A.J. Sperrazza Jr., chairman and CEO of a Troy-based company that makes bearings, said he attended because Bruno has been a great leader who has done a lot for the community and upstate.
"I recognize astuteness and getting to the point and accomplishing something," Sperrazza said. "The man has gotten a lot done for people in this state."
The fundraiser's invitation indicated the price to attend the short cocktail reception ranged from $250 to $1,000. The event took place in a courtyard conference room inside the hotel and many guests left quickly after Bruno made a few remarks to the crowd.
Security at the hotel was tight and private hotel security officers closed the doors to the spacious conference room when Bruno addressed the crowd. Organizers declined to allow reporters inside the conference room.
MacKay, who heard the remarks, said Bruno joked "people usually like to be introduced … this is where everyone asks me to not introduce them."

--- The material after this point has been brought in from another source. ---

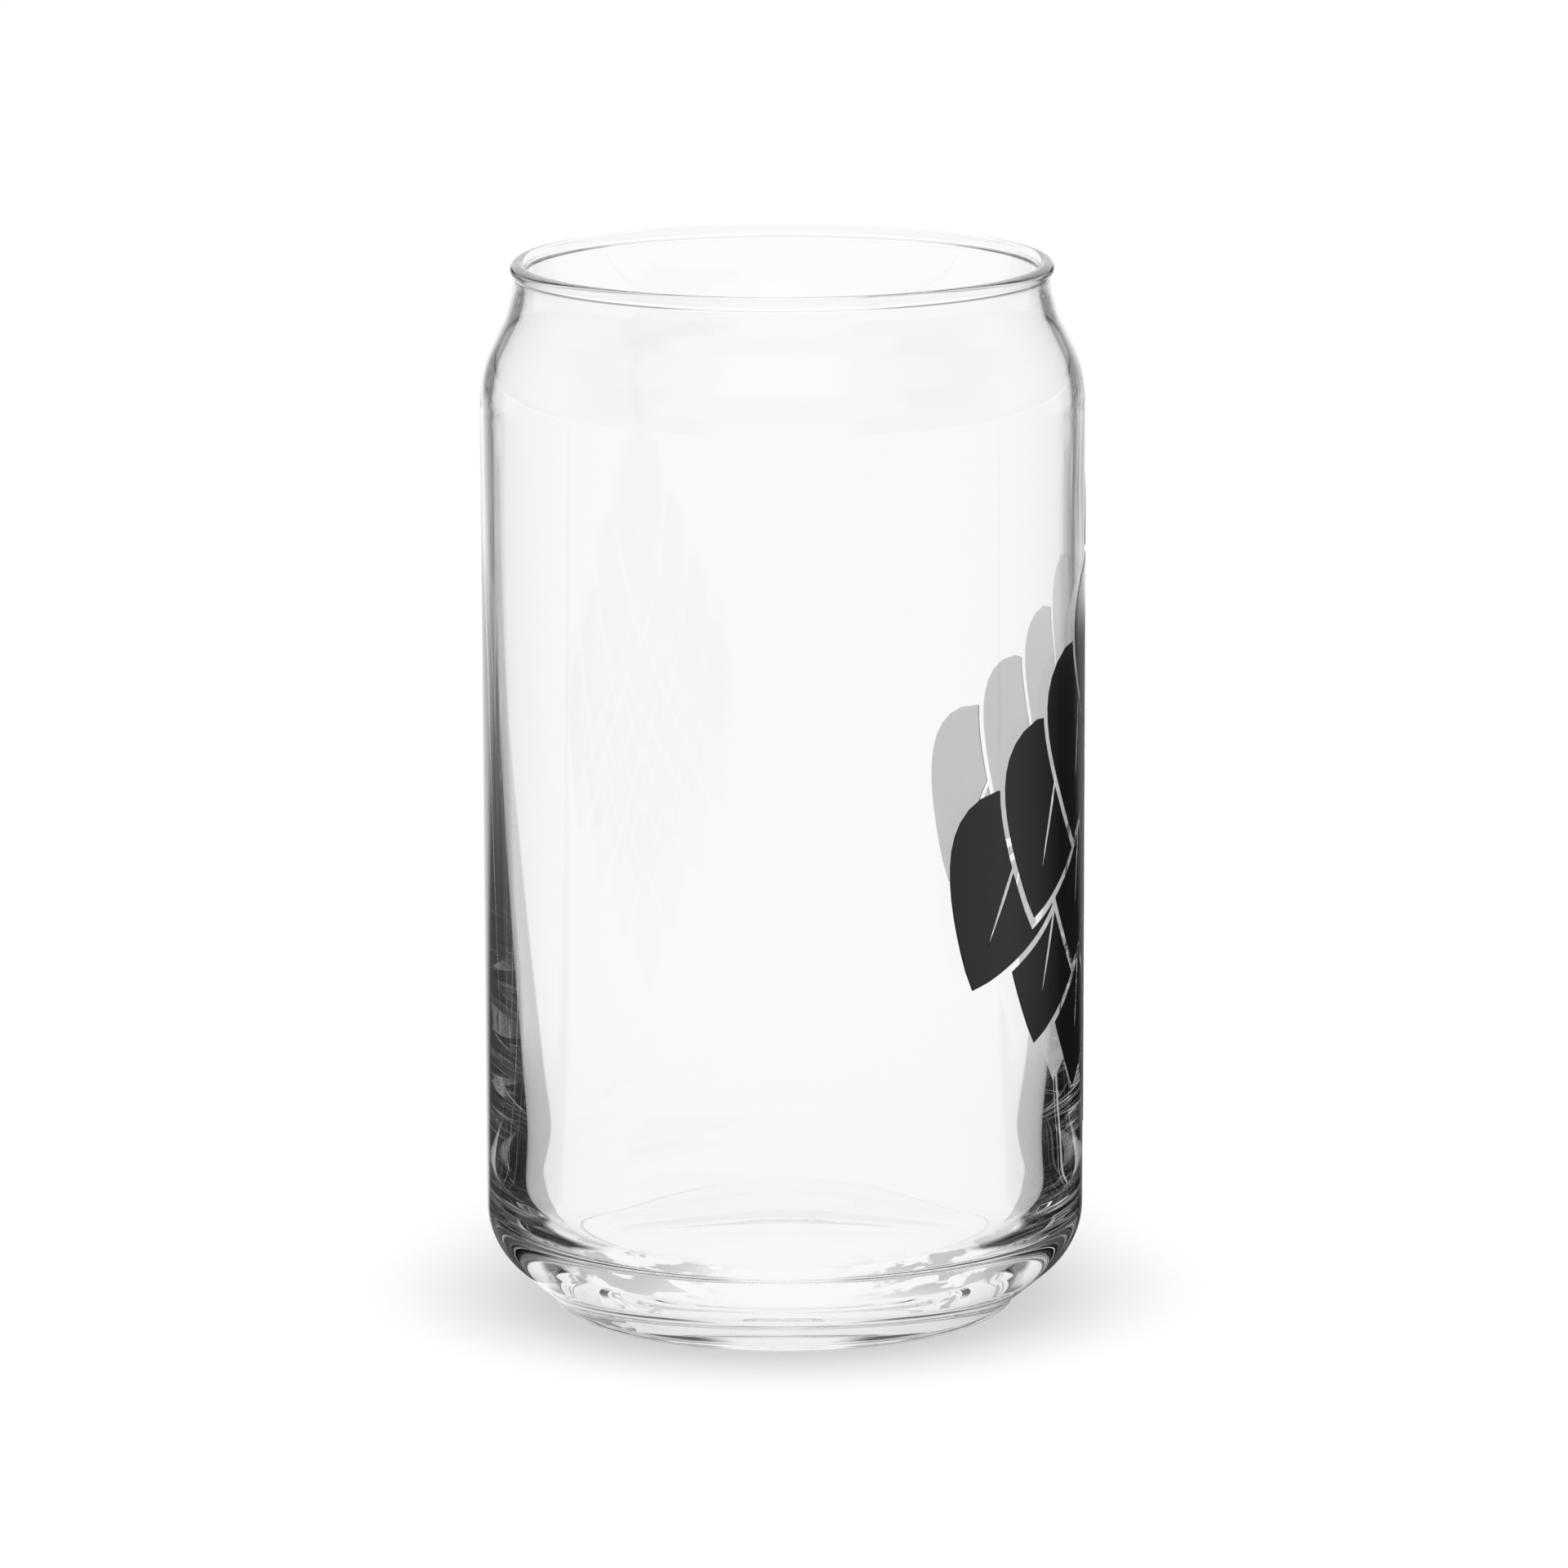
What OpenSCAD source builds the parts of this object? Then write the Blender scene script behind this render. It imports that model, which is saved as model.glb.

Outside, 16 protesters stood in the rain at the edge of the hotel parking lot holding signs and banners that said: "Felon Joe Fundraiser," "Bribes Accepted," and "Money Out Of Politics."
The protesters were comprised of an informal coalition, said organizer Joseph Seeman, from groups such as Citizen Action, MoveOn.org, Tea Party Patriots and the Green Party.
Town police officers monitored the protesters without incident.
Bruno, who has received financial help from the community since being indicted on eight federal felony charges a year ago, told reporters gathered outside that he did not want to discuss his personal life. He said the event was organized by others and that he was told legislators were not invited.
Bruno declined to discuss the role of Nigro, whose post-conviction support of Bruno has received criticism by some government watchdog groups due to his role as a member of the Legislative ethics panel. Nigro testified for the defense at Bruno's trial as a character witness for the former senator.
Jones, who is part of a group called "Lawyers for Bruno" that formed last year, characterized Bruno as a decent man.
"This is not as much about the senator … this was to tell him how much we care about the senator," Jones said. "In the history of our region no one has had more impact on this region as Sen. Bruno. … Not since Gov. Rockefeller … has anybody come into this region and impacted it as much as Sen. Bruno. We could be another Detroit if not for this man."
Coffey said Bruno is a decent man who has treated people with respect. He added Bruno has endured intense pressure, public ridicule and depression from the ordeal.
A guest who attended the event said not everyone in attendance was required to pay. Some had contributed earlier to Bruno and were invited to Tuesday's event.
Bruno did not testify at his trial. He was convicted of corruption charges that alleged he used his political muscle to secretly enrich himself during a 14-year reign as majority leader.
Bruno's campaign funds, which once topped $1.5 million, were drained to pay for his trial costs. His attorneys said they will appeal the conviction.